By Claire Baylis
New report tracks value of sustainability commitment during recession
Businesses with a ‘true commitment’ to sustainability are weathering the downturn better than their rivals, according to a new report. Green Winners: The Performance of Sustainability-Focused Companies in the Financial Crisis looked at 99 companies on the Dow Jones Sustainability Index and/or the Goldman Sachs Sustain focus lists. And it found they were outperforming their industry peers – by an impressive average of 10% over three months and 15% over six. Far from being seen as a luxury, sustainability spending is a tool to beat the recession, concludes the report.
The study, by management consultancy firm A.T. Kearney, warned that green initiatives need to be truly embedded in the company’s value chain; it finds scant justification for efforts made “simply to improve public relations or catch up with industry leaders”.
The most surprising finding, says the report’s co-author Louis Besland, was the consistency between industries: in 16 out of 18 of them the companies on the sustainability lists came out ahead financially as well.
“It’s those companies who understand that the world is really changing – and have maybe anticipated it – who are the winners,” says Besland. He adds that such businesses have realised that when you look at sustainability issues, “you are more resource-efficient” too.

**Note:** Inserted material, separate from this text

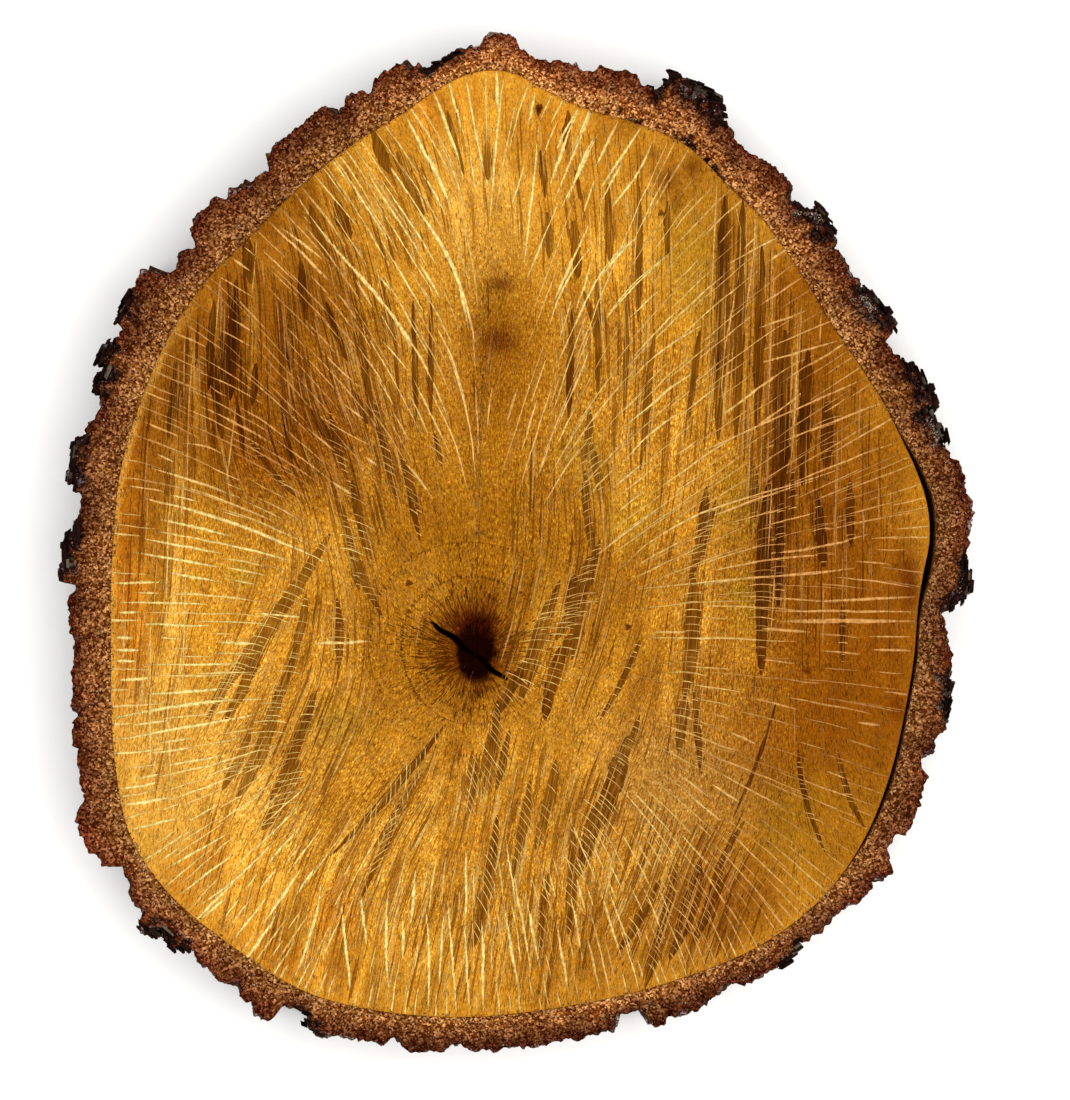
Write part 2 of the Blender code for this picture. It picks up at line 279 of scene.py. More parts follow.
# The tone of the wood from place to place: a few broad soft stains over a pale rim and a brown
# heart, as one sees them before looking at the grain
woodTones = {
    "gold": "#E7A034",
    "paleGold": "#F2B350",
    "honey": "#CE8A28",
    "amber": "#BE7C24",
    "olive": "#A66813",
    "brown": "#8A4A05",
    "deepBrown": "#6E3702",
    "redBrown": "#5E1E02",
    "orange": "#CC7212",
    "pinkTan": "#B98038",
    "moss": "#9A8A20",
    "pith": "#1C0400",
    "warmStraw": "#F7B566",
    "paleStraw": "#FFE78C",
}
tones = {name: linear(colour) / photo["overExposure"] for name, colour in woodTones.items()}
heartToRim = [(0.0, "olive"), (0.25, "olive"), (0.5, "amber"), (0.8, "honey"), (1.0, "honey")]
stains = [
    # (what it is, pixel across, pixel down, half width, half height, lean in degrees, tone, strength)
    ("nose of the rim", 490, 110, 100, 70, 0, "gold", 0.9),
    ("pale middle of the top", 478, 225, 55, 95, 0, "paleGold", 0.55),
    ("top left sapwood", 375, 170, 70, 60, 30, "honey", 0.7),
    ("orange left of the nose", 426, 112, 26, 26, 30, "orange", 0.5),
    ("orange right of the nose", 562, 140, 45, 30, -15, "orange", 0.45),
    ("orange in the nose", 470, 100, 18, 22, 0, "orange", 0.3),
    ("top left brown edge", 282, 212, 70, 32, 35, "brown", 0.75),
    ("upper left rim brown", 143, 440, 28, 120, 5, "brown", 0.85),
    ("upper left rim red", 138, 430, 22, 110, 6, "redBrown", 0.34),
    ("brown beside the top left fan", 335, 315, 60, 50, -30, "brown", 0.45),
    ("top right sapwood", 600, 165, 60, 70, 0, "honey", 0.7),
    ("upper left brown", 225, 335, 110, 125, -35, "brown", 0.95),
    ("upper left deep", 230, 400, 75, 66, -30, "deepBrown", 0.6),
    ("left of the middle", 296, 440, 98, 74, 20, "brown", 0.9),
    ("left rim gold", 160, 640, 85, 150, 0, "honey", 0.75),
    ("left rim orange", 128, 600, 22, 160, 0, "orange", 0.7),
    ("left gold", 205, 640, 60, 100, 0, "gold", 0.4),
    ("lower left gold", 185, 790, 90, 110, 30, "paleGold", 0.95),
    ("bottom left gold", 270, 895, 120, 80, -25, "gold", 0.95),
    ("bottom rim gold", 430, 960, 150, 60, 0, "honey", 0.8),
    ("orange along the lower left rim", 190, 880, 24, 60, -42, "orange", 0.4),
    ("orange along the bottom left rim", 275, 955, 60, 22, -25, "orange", 0.45),
    ("bottom left orange", 341, 914, 24, 36, 0, "orange", 0.6),
    ("left heart", 335, 650, 60, 120, 0, "amber", 0.6),
    ("ground of the left strips", 262, 640, 62, 95, 30, "gold", 0.55),
    ("below the pith", 470, 770, 120, 80, 0, "amber", 0.7),
    ("above the pith", 470, 540, 125, 90, 0, "olive", 0.85),
    ("knot shade", 505, 320, 52, 70, 0, "olive", 0.85),
    ("below the knot shade", 505, 405, 60, 60, 0, "olive", 0.8),
    ("upper middle gold", 420, 320, 38, 90, 15, "honey", 0.8),
    ("right of the middle gold", 655, 470, 80, 100, 0, "honey", 0.45),
    ("top right blotch", 680, 172, 38, 30, -35, "brown", 0.6),
    ("top right mottle", 668, 180, 8, 8, 0, "redBrown", 0.65),
    ("top right second mottle", 691, 168, 8, 9, 0, "redBrown", 0.65),
    ("top right third mottle", 678, 202, 6, 15, 0, "redBrown", 0.6),
    ("top right fourth mottle", 654, 153, 6, 5, 0, "redBrown", 0.6),
    ("right orange patch", 695, 400, 26, 46, 0, "honey", 0.85),
    ("right dark band", 746, 270, 40, 100, 4, "deepBrown", 0.42),
    ("right upper brown", 815, 340, 66, 100, -20, "brown", 0.85),
    ("right side brown", 815, 500, 85, 130, 0, "brown", 0.9),
    ("right side deep", 772, 530, 30, 120, 0, "deepBrown", 0.5),
    ("right rim amber", 893, 470, 36, 70, 0, "olive", 0.85),
    ("right lower", 830, 690, 85, 100, 0, "brown", 0.9),
    ("right rim", 884, 630, 50, 200, 6, "brown", 0.85),
    ("right rim dark spot", 909, 582, 12, 34, 4, "redBrown", 0.9),
    ("right rim second dark spot", 897, 708, 9, 15, 6, "redBrown", 0.8),
    ("right rim low dark spot", 893, 650, 7, 30, 8, "redBrown", 0.5),
    ("lower right brown", 770, 778, 88, 76, 0, "brown", 0.88),
    ("right side shade", 848, 670, 66, 190, 8, "brown", 0.75),
    ("left rim brown", 140, 525, 24, 46, 0, "brown", 0.5),
    ("ground above the left strips", 322, 548, 46, 50, 0, "gold", 0.6),
    ("shade below the knot", 478, 385, 56, 50, 0, "brown", 0.35),
    ("shade round the knot", 462, 342, 84, 32, 0, "brown", 0.22),
    ("gold left of the pith", 428, 592, 26, 36, 0, "gold", 0.25),
    ("gold below the left strips", 322, 768, 36, 36, 0, "gold", 0.35),
    ("gold at the bottom rim", 384, 945, 42, 30, 0, "gold", 0.5),
    ("gold at the bottom left rim", 262, 934, 34, 26, -30, "gold", 0.4),
    ("gold below the pith", 500, 765, 34, 40, 0, "gold", 0.25),
    ("bottom right rim shade", 600, 945, 80, 42, 8, "brown", 0.42),
    ("top right rim shade", 622, 122, 44, 15, 28, "brown", 0.5),
    ("upper left shade", 235, 430, 60, 60, -20, "brown", 0.5),
    ("shade beside the fan", 320, 285, 40, 40, -30, "brown", 0.4),
    ("right upper rim brown", 798, 276, 26, 44, -35, "brown", 0.9),
    ("upper left block", 234, 335, 13, 62, 0, "deepBrown", 0.55),
    ("upper left pale band", 252, 322, 5, 78, 0, "honey", 0.5),
    ("upper left pale band by the rim", 196, 404, 5, 98, 3, "honey", 0.5),
    ("upper left short pale band", 214, 322, 5, 42, 8, "honey", 0.45),
    ("upper left low pale band", 226, 455, 5, 52, 3, "honey", 0.4),
    ("top right first band", 723, 246, 8, 60, 0, "deepBrown", 0.6),
    ("top right second band", 718, 355, 10, 24, 0, "deepBrown", 0.6),
    ("right third band", 778, 435, 12, 54, 0, "deepBrown", 0.6),
    ("right fourth band", 808, 420, 9, 28, 0, "deepBrown", 0.5),
    ("right fifth band", 832, 430, 6, 24, 0, "deepBrown", 0.5),
    ("right pale band", 760, 330, 5, 120, 0, "honey", 0.45),
    ("right pale band further out", 794, 400, 5, 90, 2, "honey", 0.45),
    ("right low band", 773, 560, 12, 44, 0, "deepBrown", 0.6),
    ("right low second band", 819, 523, 7, 46, 0, "deepBrown", 0.6),
    ("top olive band", 609, 200, 5, 36, 0, "brown", 0.4),
    ("top gold between the bands", 590, 228, 50, 60, 0, "gold", 0.9),
    ("ground of the centre strips", 556, 680, 52, 95, 20, "gold", 0.5),
    ("bottom middle gold", 440, 830, 130, 85, 0, "gold", 0.5),
    ("bottom gold right of the middle", 640, 872, 46, 30, 0, "gold", 0.6),
    ("moss by the right bands", 738, 498, 26, 34, 0, "moss", 0.22),
    ("moss right of the middle", 628, 520, 34, 32, 0, "moss", 0.2),
    ("moss above the centre", 586, 462, 26, 28, 0, "moss", 0.18),
    ("moss on the left", 241, 573, 17, 12, 0, "moss", 0.35),
    ("moss left of the pith", 338, 726, 32, 26, 0, "moss", 0.22),
    ("moss below the right bands", 742, 600, 22, 26, 0, "moss", 0.22),
    ("moss at the lower right", 800, 830, 50, 50, 30, "moss", 0.25),
    ("left rim pale band", 176, 600, 8, 130, 0, "paleGold", 0.5),
    ("lower right pink", 670, 790, 75, 80, -20, "pinkTan", 0.85),
    ("bottom right brown", 724, 904, 74, 52, 35, "brown", 0.85),
    ("right low rim", 845, 830, 64, 60, 40, "olive", 0.8),
    ("bottom right rim", 640, 985, 110, 30, 8, "amber", 0.6),
    ("moss at the upper right", 690, 262, 26, 62, 0, "moss", 0.25),
    ("knot shade upper spot", 501, 284, 15, 8, 0, "redBrown", 0.75),
    ("knot shade lower spot", 497, 338, 20, 13, 0, "redBrown", 0.85),
    ("knot shade brown", 492, 330, 28, 34, 0, "deepBrown", 0.3),
    ("halo of the pith", 474, 645, 44, 56, 0, "deepBrown", 0.75),
    ("red rim of the pith", 478, 640, 30, 42, 0, "redBrown", 1.0),
]
spots = [
    # small knots and pin marks, written the same way, which are a piece of their own
    ("knot by the nose", 539, 109, 4.5, 8, 8, "redBrown", 1.0),
    ("spot right of the pith", 628, 627, 4, 4, 0, "redBrown", 0.9),
    ("spot left of the pith", 409, 583, 5, 4, 0, "redBrown", 0.9),
    ("spot under the nose blotch", 661, 213, 4, 4, 0, "redBrown", 0.8),
    ("spot on the right", 807, 671, 6, 4, 20, "redBrown", 0.7),
]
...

Sally Uren, Deputy Chief Executive of Forum for the Future, says these latest findings reflect what she’s been seeing. But in terms of investments in sustainability, she has discerned a slight emphasis shift. “Companies are focusing more on those investments and initiatives geared to deliver shorter-term paybacks,” she explains. So they are investing in greener energy and energy efficiency, for example, rather than in R&D to innovate new products.
Uren believes that, within the next year, we will see a divided outcome. Companies that have worked out that addressing climate change will really benefit their bottom line will still be “doing sustainability”. That won’t be the case for “companies that just had a set of tactical, reactive responses to this agenda, that have largely ended up in their branding [alone]”.
Of course, Uren continues, companies may well survive the recession without really embracing sustainability, thanks to good business planning. “But if they haven’t looked at sustainability, how will they fare in a low-carbon world? You might survive the credit crunch, but you’ll not survive the climate crunch.”
Photo credit: flickr/Hamed Masoumi.
It is refreshing to see real green companies that actually practice what they preach are benefiting financially, too many companies still spin a good line with very little real substance.
Being made to be responsible for creating pollution is becoming a very expensive business, not polluting or at the very least dramatically cutting your pollution output is now making a lot of sense not only morally but financially.
The harder we hit their bottom line profits the quicker greener innovation become main stream.